> **WHAT TO WORK ON**:
Repeat exactly, please, the lines that begin at the start of the listing and end at the line holding "procedural material, built".

[Modeling code records]

● ● ● ● ● ● ●

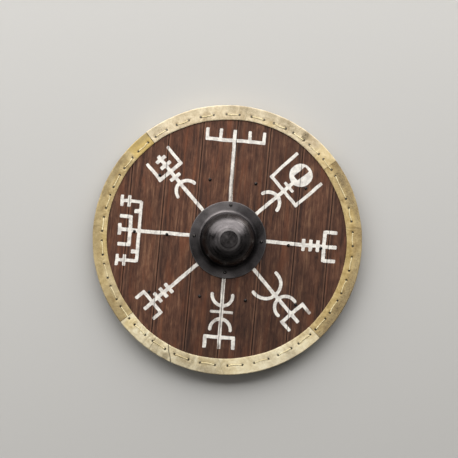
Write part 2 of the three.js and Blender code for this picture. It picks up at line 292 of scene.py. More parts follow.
class Finish:
    """A procedural material, built a node at a time. Values are sockets or constants."""

    def __init__(self, name, roughness, metallic=0.0, specular=0.5):
        self.material = bpy.data.materials.new(name)
        self.material.use_nodes = True
        self.tree = self.material.node_tree
        self.shader = self.tree.nodes["Principled BSDF"]
        self.shader.inputs["Metallic"].default_value = metallic
        self.shader.inputs["Roughness"].default_value = roughness
        self.shader.inputs["Specular IOR Level"].default_value = specular
        self.place = self.node("ShaderNodeTexCoord").outputs["Object"]

    def feed(self, socket, value):
        if isinstance(value, bpy.types.NodeSocket):
            self.tree.links.new(value, socket)
        else:
            socket.default_value = value

    def node(self, kind, inputs=None, **settings):
        """A node with its settings, and with its inputs fed by name or number."""
        made = self.tree.nodes.new(kind)
        for key, value in settings.items():
            setattr(made, key, value)
        for key, value in (inputs or {}).items():
            self.feed(made.inputs[key], value)
        return made

    def math(self, operation, first, second):
        return self.node("ShaderNodeMath", {0: first, 1: second}, operation=operation).outputs[0]

    def times(self, first, second):
        return self.math("MULTIPLY", first, second)

    def plus(self, first, second):
        return self.math("ADD", first, second)

    def rest(self, value):
        """What a value lacks of 1."""
        return self.math("SUBTRACT", 1.0, value)

    def total(self, *layers):
        """The sum of layers, each (value, share)."""
        total = self.times(*layers[0])
        for layer in layers[1:]:
            total = self.plus(total, self.times(*layer))
        return total

    def scaled(self, value, low, high):
        """A 0 to 1 value spread from low to high."""
        return self.plus(self.times(value, high - low), low)

    def attribute(self, name):
        return self.node("ShaderNodeAttribute", attribute_name=name).outputs["Fac"]

    def vector(self, *parts):
        return self.node("ShaderNodeCombineXYZ", dict(enumerate(parts))).outputs[0]

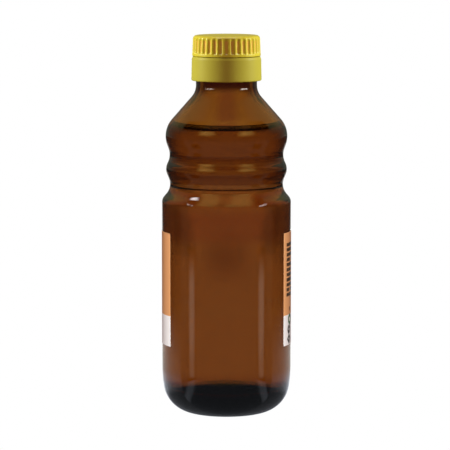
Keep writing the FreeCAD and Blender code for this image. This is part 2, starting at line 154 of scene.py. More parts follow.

● ● ● ● ● ● ●

> **WRITTEN ANSWER**:
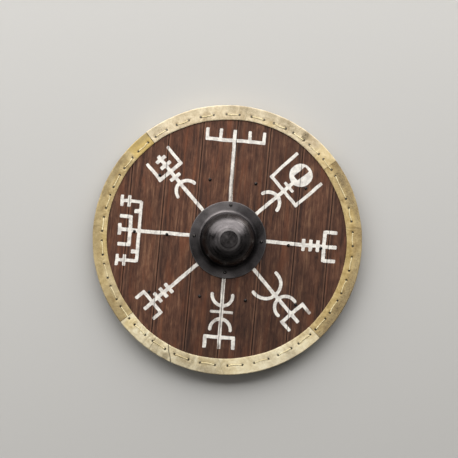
Write part 2 of the three.js and Blender code for this picture. It picks up at line 292 of scene.py. More parts follow.
class Finish:
    """A procedural material, built a node at a time. Values are sockets or constants."""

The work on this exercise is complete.